When you highlight your layer in your impedance profile, you immediately see your constituent layers in said profile. In this case, we have one dielectric 1 and 2 with internal ground and power on either side. Impedance on this layer will be automatically calculated with this profile and you will see the cross-section that the system will generate. When you set up an impedance, you're able to define the impedance value and the target tolerance gives you more wiggle room to have trace widths and topology that's going to work best for your design. We see the result in transmission line parameters in the Properties Panel. If we want, we can allow the system to just generate the trace it recommends for the given parameters or we can trace width we want for our layer. For example, define a 0.1 trace width and hit the fx button and it will calculate all parameters.
Assign Impedance Profile To Nets
Once you have your impedance profiles complete, you can go into your design rules to assign your impedance profiles to associated nets.

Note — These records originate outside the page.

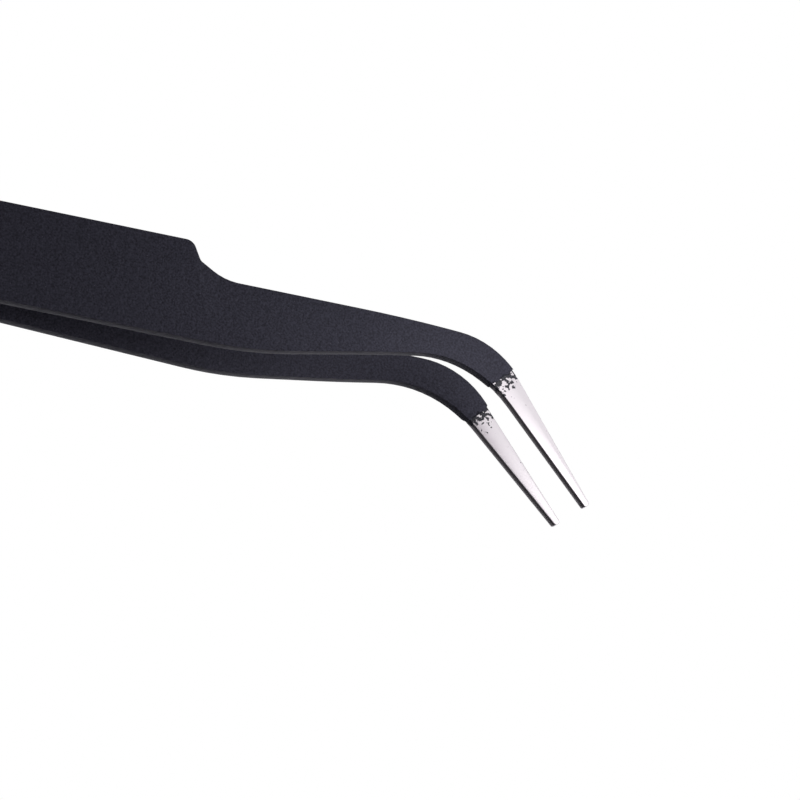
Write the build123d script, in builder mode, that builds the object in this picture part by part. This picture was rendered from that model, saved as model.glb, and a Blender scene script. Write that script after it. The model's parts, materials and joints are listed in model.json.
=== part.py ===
from build123d import *

import os
from math import asin, atan2, cos, degrees, hypot, radians, sin, tan

# Curved-tip precision tweezers: two spring-steel arms spot-welded to a spacer, epoxy coated.
# Each arm is drawn in plan and in side view, on a mid-plane that lies halfway between the arms,
# and the finished tweezers are then laid on their lower arm, as they lie on a bench.

# Plan of an arm: x runs from the tail to the tips, and +y is the notched edge.
tail_width = 7.0
tail_corner_radius = 1.8
grip_width = 9.88
grip_start = 36.0          # the tail has widened to the grip here
grip_blend_radius = 60.0
notch_x = 75.9             # corner where the grip steps down to the neck
notch_slope = 62.0         # the step starts steep, degrees
notch_steep_drop = 1.89    # height of its steep part
notch_ease_slope = 29.7    # and then eases, degrees
notch_corner_radius = 1.1
notch_kink_radius = 0.8
notch_ease_radius = 5.8
neck_top = 1.49            # height of the neck's upper edge at the notch
neck_fall = 0.2            # how far that edge falls on its way to the bend
taper_start = 83.5         # the lower edge starts to rise here
taper_radius = 45.0
bend_x = 108.89            # corner of the bend's outer edge
outer_tip_length = 18.6    # from the corners of the bend to the end
inner_tip_length = 19.0
outer_bend = 49.5          # the tip's outer edge, degrees below the grip
inner_bend = 42.4          # the tip's inner edge, degrees below the grip
outer_bend_radius = 9.4
inner_bend_radius = 12.2
tip_width = 0.6
tip_corner_radius = 0.22

# Side view of an arm: heights are above the mid-plane.
arm_thickness = 1.2
tip_thickness = 1.05
spacer_thickness = 1.5
weld_length = 12.0         # the arms lie flat on the spacer up to here
spread = 3.6               # slope of the grip, degrees
neck_spread = 4.7          # slope of the neck
tip_closing = 4.75         # slope of the tips, back towards each other
spread_length = 42.1       # the slope of the grip grows over this length
neck_bow_x = 79.0
neck_bow_radius = 200.0
belly_x = 98.5             # the widest place
belly_radius = 58.0

# Welds, electrode marks and coating.
weld_radius = 1.5
weld_margin = 3.2          # from the ends of the spacer to the nuggets
weld_sink = 0.3            # how far a nugget reaches into each arm
weld_clearance = 0.05
dimple_radius = 1.3
dimple_depth = 0.1
coat_thickness = 0.1
coat_gap = 0.3             # the inner coating starts this far from the spacer
bare_upper = 15.4          # bare steel at the end of each arm
bare_lower = 13.6
closed_gap = 0.04          # between the pressed tips, at the corners of their ends before rounding

half_grip = grip_width / 2
half_tail = tail_width / 2
half_spacer = spacer_thickness / 2
tail_height = half_spacer + arm_thickness / 2
room = 60.0                # more than any thickness or width
weld_places = [(weld_margin, 0), (weld_length - weld_margin, 0)]


def beside(start, length, angle):
    """The point at a length and an angle in degrees from a start point."""
    return (start[0] + length * cos(radians(angle)), start[1] + length * sin(radians(angle)))


# Plan corners of the step, the bend and the tip.
notch_kink = (notch_x + notch_steep_drop / tan(radians(notch_slope)), half_grip - notch_steep_drop)
notch_foot = (notch_kink[0] + (notch_kink[1] - neck_top) / tan(radians(notch_ease_slope)), neck_top)
notch_room = (notch_foot[0] - notch_kink[0]) / cos(radians(notch_ease_slope)) - notch_kink_radius / 2
outer_corner = (bend_x, neck_top - neck_fall)
outer_end = beside(outer_corner, outer_tip_length, -outer_bend)
tip_heading = (outer_bend + inner_bend) / 2
inner_end = beside(outer_end, tip_width, -90 - tip_heading)
inner_corner = beside(inner_end, inner_tip_length, 180 - inner_bend)
plan_corners = [
    ((0, -half_tail), tail_corner_radius),
    ((0, half_tail), tail_corner_radius),
    ((grip_start, half_grip), grip_blend_radius),
    ((notch_x, half_grip), notch_corner_radius),
    (notch_kink, notch_kink_radius),
    (notch_foot, min(notch_ease_radius, notch_room / tan(radians(notch_ease_slope / 2)))),
    (outer_corner, outer_bend_radius),
    (outer_end, tip_corner_radius),
    (inner_end, tip_corner_radius),
    (inner_corner, inner_bend_radius),
    ((taper_start, -half_grip), taper_radius),
    ((grip_start, -half_grip), grip_blend_radius),
]

# Side-view corners of the middle of an arm's thickness.
spread_x = weld_length + spread_length / 2
neck_bow = (neck_bow_x, tail_height + (neck_bow_x - spread_x) * tan(radians(spread)))
belly = (belly_x, neck_bow[1] + (belly_x - neck_bow_x) * tan(radians(neck_spread)))
side_end_x = outer_end[0] + 1
side_end = (side_end_x, belly[1] - (side_end_x - belly_x) * tan(radians(tip_closing)))
side_corners = [
    ((spread_x, tail_height), spread_length / 2 / tan(radians(spread / 2))),
    (neck_bow, neck_bow_radius),
    (belly, belly_radius),
]


def surface(offset, end_offset, start_x):
    """Corners and radii of a surface that runs beside the middle of an arm's thickness."""
    points = [(start_x, tail_height + offset)]
    points += [(x, height + offset) for (x, height), _ in side_corners]
    points.append((side_end[0], side_end[1] + end_offset))
    radii = [0] + [radius for _, radius in side_corners] + [0]
    return points, radii


def side_view(upper, lower):
    """Closed side view between an upper and a lower surface, as FilletPolyline takes it."""
    points = upper[0] + lower[0][::-1]
    radii = upper[1] + lower[1][::-1]
    return points, radii


arm_side = side_view(
    surface(arm_thickness / 2, tip_thickness / 2, -1),
    surface(-arm_thickness / 2, -tip_thickness / 2, -1),
)
coat_side = side_view(
    surface(arm_thickness / 2 + coat_thickness, tip_thickness / 2 + coat_thickness, -1),
    surface(-arm_thickness / 2 - coat_thickness, -tip_thickness / 2 - coat_thickness, -1),
)

with BuildSketch() as plan:
    with BuildLine():
        FilletPolyline(*[point for point, _ in plan_corners],
                       radius=[radius for _, radius in plan_corners], close=True)
    make_face()

with BuildSketch() as coat_plan:
    add(plan.sketch)
    offset(amount=coat_thickness, kind=Kind.ARC)


def shape_arm(outline, side):
    """Solid whose plan is an outline and whose side view is a closed line."""
    with BuildPart() as shape:
        with BuildSketch():
            add(outline)
        extrude(amount=room)
        with BuildSketch(Plane.XZ):
            with BuildLine():
                FilletPolyline(*side[0], radius=side[1], close=True)
            make_face()
        extrude(amount=room, both=True, mode=Mode.INTERSECT)
    return shape.part


with BuildPart() as upper_arm:
    add(shape_arm(plan.sketch, arm_side))
    # Pockets for the weld nuggets, and the electrode marks over them.
    with BuildSketch(Plane.XY.offset(half_spacer)):
        with Locations(*weld_places):
            Circle(weld_radius + weld_clearance)
    extrude(amount=weld_sink + weld_clearance, mode=Mode.SUBTRACT)
    with BuildSketch(Plane.XY.offset(half_spacer + arm_thickness)):
        with Locations(*weld_places):
            Circle(dimple_radius)
    extrude(amount=-dimple_depth, mode=Mode.SUBTRACT)

with BuildPart() as lower_arm:
    mirror(upper_arm.part, about=Plane.XY)


def coat(bare_length):
    """Coating of the upper arm, left off the last stretch of the tip and the electrode marks."""
    tip_end = ((outer_end[0] + inner_end[0]) / 2, (outer_end[1] + inner_end[1]) / 2)
    edge = beside(tip_end, bare_length, 180 - tip_heading)
    ahead = (cos(radians(tip_heading)), -sin(radians(tip_heading)), 0)
    with BuildPart() as skin:
        add(shape_arm(coat_plan.sketch, coat_side))
        add(shape_arm(plan.sketch, arm_side), mode=Mode.SUBTRACT)
        # The welded faces are bare: the inner coating starts in front of the spacer.
        with BuildSketch():
            with Locations((weld_length + coat_gap, 0)):
                Rectangle(room, room, align=(Align.MAX, Align.CENTER))
        extrude(amount=half_spacer, mode=Mode.SUBTRACT)
        split(bisect_by=Plane(origin=(edge[0], edge[1], 0), z_dir=ahead), keep=Keep.BOTTOM)
    return skin.part


with BuildPart() as upper_coating:
    add(coat(bare_upper))

with BuildPart() as lower_coating:
    mirror(coat(bare_lower), about=Plane.XY)

with BuildPart() as tail_spacer:
    with BuildSketch(Plane.XY.offset(-half_spacer)):
        add(plan.sketch)
        with Locations((weld_length, 0)):
            Rectangle(room * 4, room, align=(Align.MIN, Align.CENTER), mode=Mode.SUBTRACT)
        with Locations(*weld_places):
            Circle(weld_radius, mode=Mode.SUBTRACT)
    extrude(amount=spacer_thickness)

with BuildPart() as spot_welds:
    with BuildSketch(Plane.XY.offset(-half_spacer - weld_sink)):
        with Locations(*weld_places):
            Circle(weld_radius)
    extrude(amount=spacer_thickness + 2 * weld_sink)

with BuildPart() as tail_coating:
    with BuildSketch(Plane.XY.offset(-half_spacer)):
        add(coat_plan.sketch)
        add(plan.sketch, mode=Mode.SUBTRACT)
        with Locations((weld_length, 0)):
            Rectangle(room * 4, room, align=(Align.MIN, Align.CENTER), mode=Mode.SUBTRACT)
    extrude(amount=spacer_thickness)

pieces = {
    "upper_arm": upper_arm.part,
    "lower_arm": lower_arm.part,
    "upper_coating": upper_coating.part,
    "lower_coating": lower_coating.part,
    "tail_spacer": tail_spacer.part,
    "spot_welds": spot_welds.part,
    "tail_coating": tail_coating.part,
}

# On a bench the tail's rear edge and the belly of the lower arm both touch the surface.
skin_depth = arm_thickness / 2 + coat_thickness
tail_edge = (-coat_thickness, -tail_height - skin_depth)
belly_turn = radians((neck_spread + tip_closing) / 2)
belly_tilt = radians((neck_spread - tip_closing) / 2)
centre_reach = belly_radius / cos(belly_turn)
belly_centre = (belly_x + centre_reach * sin(belly_tilt),
                centre_reach * cos(belly_tilt) - belly[1] - skin_depth)
to_centre = (belly_centre[0] - tail_edge[0], belly_centre[1] - tail_edge[1])
lean = degrees(asin(belly_radius / hypot(*to_centre)) - atan2(to_centre[1], to_centre[0]))

laid = {name: piece.rotate(Axis.Y, -lean) for name, piece in pieces.items()}
box = Compound(list(laid.values())).bounding_box()
origin = Vector(box.center().X, box.center().Y, box.min.Z)


def on_bench(x, y, z):
    """A point of the mid-plane's frame, as it lies on the bench."""
    return Vector(x, y, z).rotate(Axis.Y, -lean) - origin


# Each arm bends at the spacer's front edge, until the ends of the tips nearly meet.
# The side view runs on past the tips, so the height of the inner face is taken where they end.
inner_fall = belly[1] - arm_thickness / 2 - (side_end[1] - tip_thickness / 2)
past_tips = (side_end[0] - outer_end[0]) / (side_end[0] - belly_x)
tip_rise = side_end[1] - tip_thickness / 2 + inner_fall * past_tips - half_spacer
tip_run = outer_end[0] - weld_length
closing_angle = degrees(
    atan2(tip_rise, tip_run) - asin((closed_gap / 2 - half_spacer) / hypot(tip_rise, tip_run))
)
print("lean", lean, "closing angle", closing_angle)
print("upper hinge", on_bench(weld_length, 0, half_spacer))
print("lower hinge", on_bench(weld_length, 0, -half_spacer))

os.makedirs("parts", exist_ok=True)
for name, piece in laid.items():
    placed = piece.translate(-origin)
    placed.label = name
    export_step(placed, f"parts/{name}.step")
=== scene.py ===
import json
import math

import bpy
from mathutils import Matrix, Vector, noise


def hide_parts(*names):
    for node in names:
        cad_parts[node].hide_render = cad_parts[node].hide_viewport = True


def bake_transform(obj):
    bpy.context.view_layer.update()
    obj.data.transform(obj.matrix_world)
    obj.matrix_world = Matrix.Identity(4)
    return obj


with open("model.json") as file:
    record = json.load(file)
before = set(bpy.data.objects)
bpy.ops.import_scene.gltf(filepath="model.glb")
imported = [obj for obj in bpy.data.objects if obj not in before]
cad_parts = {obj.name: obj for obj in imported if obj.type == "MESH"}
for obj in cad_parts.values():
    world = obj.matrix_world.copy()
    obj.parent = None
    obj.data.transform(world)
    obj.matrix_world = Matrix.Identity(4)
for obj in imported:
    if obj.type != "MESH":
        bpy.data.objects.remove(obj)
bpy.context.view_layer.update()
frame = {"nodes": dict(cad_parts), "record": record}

mm = 0.001

# The mid-plane between the arms leans a little on the bench; the two hinges say how it lies.
hinge = {j["name"]: Vector(j["pos_m"]) for j in frame["record"]["behaviour"]["joints"]}
acrossAxis = (hinge["upper_flex"] - hinge["lower_flex"]).normalized()
alongAxis = Vector((acrossAxis.z, 0, -acrossAxis.x))   # towards the tips
sideAxis = Vector((0, 1, 0))                           # towards the notched edge
weldLength = 12.0                                      # the arms lie flat on the spacer up to here, mm
flexEnd = 52.0                                         # most of an arm's bending is over by here, mm
hingeMiddle = (hinge["upper_flex"] + hinge["lower_flex"]) / 2


def direction(x, y, z):
    return (alongAxis * x + sideAxis * y + acrossAxis * z).normalized()


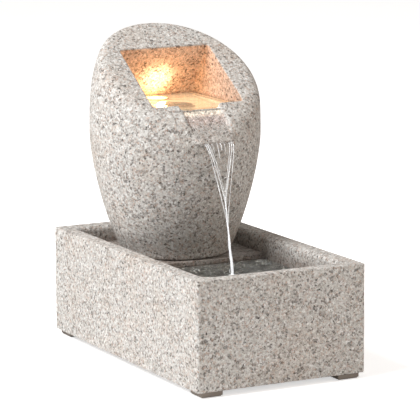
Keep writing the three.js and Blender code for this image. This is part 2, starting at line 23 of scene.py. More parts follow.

What's really nice about using these rules and impedance profiles is that if you decide you need to change the impedance profile, you change it the profile once in the layer stack manager and it echoes to all of the associated rules that reference it. This is incredibly powerful over existing approaches where external calculators are used and individually annotated because you have the ability to update things quickly and uniformly. Best of all the retrace route functionality will update any existing routes to the proper trace thickness for your new impedance profile definition.